President of Chad donates replica of Toumai skull to UNESCO

© UNESCO/Emilien UrbanoCast of Tumai, oldest hominine cranium, presented to UNESCO by Chadian President Idriss Deby Itno.

The President of Chad, Idriss Deby Itno, today presented a cast of the Toumai fossil cranium, the oldest hominine remain found to date, to UNESCO. The presentation was made at a ceremony with the Organization’s Director-General, Irina Bokova. It took place during the President's visit to the General Conference, which brings together all of the Organization’s Member States until 20 November.

“UNESCO today gives us an opportunity to say publicly that the work of the Franco-Chadian team headed by Professor Michel Brunet yielded results showing that Toumai is indeed the ancestor of humanity. Toumai who was born in the desert, 6,000 kilometres from here will rest at UNESCO for all eternity,” declared President Idriss Deby Itno.

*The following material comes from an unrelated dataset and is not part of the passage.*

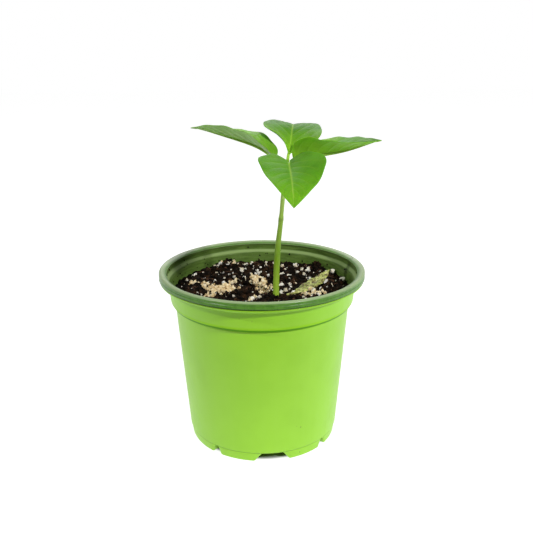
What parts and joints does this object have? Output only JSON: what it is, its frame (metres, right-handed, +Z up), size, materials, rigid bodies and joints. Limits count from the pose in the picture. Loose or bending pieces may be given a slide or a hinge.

The President then handed a cast of the cranium to the Director-General of UNESCO in the presence of Professor Baba Malaï, former head of the Centre national d’appui à la recherche du Tchad (Chad’s national centre for support to research) and Professor Brunet of the Collège de France, who led the bi-national paleoanthropological mission that found Sahelanthropus tchadensis, known as Toumai.

“The discovery of this cranium turned a new page in our understanding of the origins of humanity and has had a considerable historic, scientific and anthropologic impact […] This fits precisely with UNESCO’s mandate, the power of science to build intellectual moral solidarity. UNESCO is a choice venue for this fossil and the scientific debate it generates,” declared Ms Bokova, who also spoke about work undertaken by UNESCO over the past 40 years in publishing the General History of Africa.

The ceremony took place in the aftermath of a scientific symposium that was held at UNESCO on 7 November with renowned French anthropologist Yves Coppens and Michel Brunet.

Organized by the Permanent Delegation of Chad to UNESCO and the Organization’s Culture sector, the symposium focused on the impact of this discovery on paleoanthropological research and on the General History of Africa.

The Toumai cranium, whose Goran language name means “hope of life” was found in northern Chad on 19 July 2001. The seven million-year-old hominine cranium led to a major shift in paleoanthropological thinking which had previously identified East Africa as the cradle of humanity.